Mapres = Mahasiswa Berprestasi? Wuiiih top banget pastinya. Sepakatkah?
Kita renungkan baik-baik ya.
Setiap tahunnya
DIKTI (di bawah Kemendikbud) mengadakan ajang atau kompetsisi bergengsi bagi
mahasiswa, kompetisi itu adalah “Pemilihan Mahasiswa Berprestasi” (Mapres). Dalam
pemilihan Mapres (tapi kami lebih sering memlesetkan jadi “mahasiswa depresi”

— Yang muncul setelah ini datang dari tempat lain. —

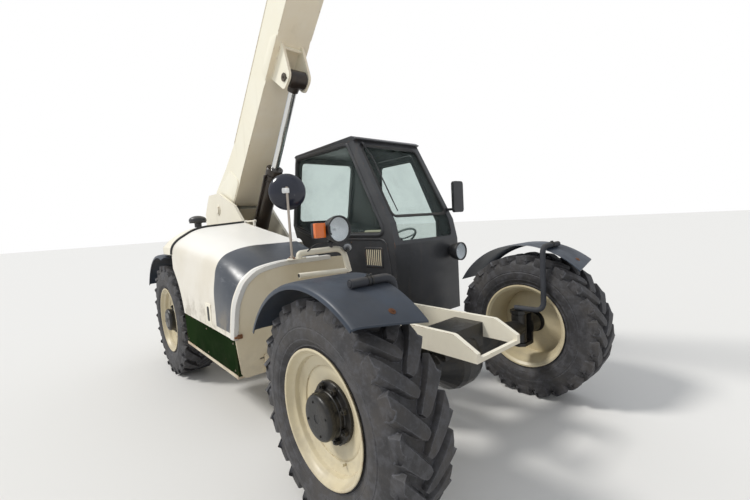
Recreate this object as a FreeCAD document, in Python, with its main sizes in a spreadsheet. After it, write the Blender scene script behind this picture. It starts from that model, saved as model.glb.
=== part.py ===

atau “mahasiswa prangas-prenges”) ada empat aspek penilaian, aspek-aspek
tersebut adalah karya ilmiah 30%, kegiatan ekstrakurikuler (pemberkasan) 25%,
bahasa Inggris 25%, dan IPK 20%. Proses pemilihan mahasiswa berprestasi melalui
beberapa tahap, dimulai dari tingkat jurusan (biasanya diambil dua perwakilan),
berlanjut ke tingkat fakultas (biasanya dua perwakilan), lanjut lagi di tingkat
universitas (satu perwakilan). Juara 1 Mapres universitas lalu mengirimkan
berkas dan karya ilmiahnya ke Jakarta dan dipilihlah 15 besar Mapres yang nantinya
dinobatkan sebagai Mapresnas. Keren banget kan?
Jadi Mapres
tentu tak mudah. Yaelah dari judulnya aja udah keren banget kali, tapi
sebenarnya untuk apa sih Mapres itu? Well jujur aja, awal masuk kuliah, salah
satu targetku ya jadi Mapres itu. Gimana gak semangat, waktu itu sebelum kenal
dengan siapa-siapa di “random university”, hal pertama yang dikenalkan
kakak-kakak panitia waktu OSPEK ya pemenang Mapres, pamflet-pamflet yang
bersebaran di seluruh penjuru kampus pun isinya ucapan selamat bagi Mapres,
jalan-jalan ke depan dekanat pun ada baliho gede banget yang bertuliskan ucapan
selamat tuk Mapres. Waktu itu tiap detik ospek, kami selalu dicekoki dengan
Mapres, seolah-olah predikat Mapres seolah predikat yang puuaaaling keren
seantero jagad kampus. Heuheuheu.
Masih ingat
banget waktu itu tahun 2008, Mapres universitas adalah Mas Nindya Candra
kemudian 2009 Mas Eko Heriyanto (sekarang jadi ayah alay bagiku), tahun 2010
Mbak Ryan Marina. Gimana kami nggak ngiler, kami mahasiswa cupu yang nggak
punya modal apa-apa tiba-tiba bermimpi jadi Mapres. Akhirnya padatahun 2011 aku
“dipaksa” untuk daftar Mapres, ya Cuma modal nekad walau aku tahu tak mungkin
jadi juara 1 karena tiap tahun Mapres Unnes itu dari Jurusan Bahasa Inggris. Ya
Alhamdulillah bisa masuk 3 besar fakultas. Rasanya???? Banggakah???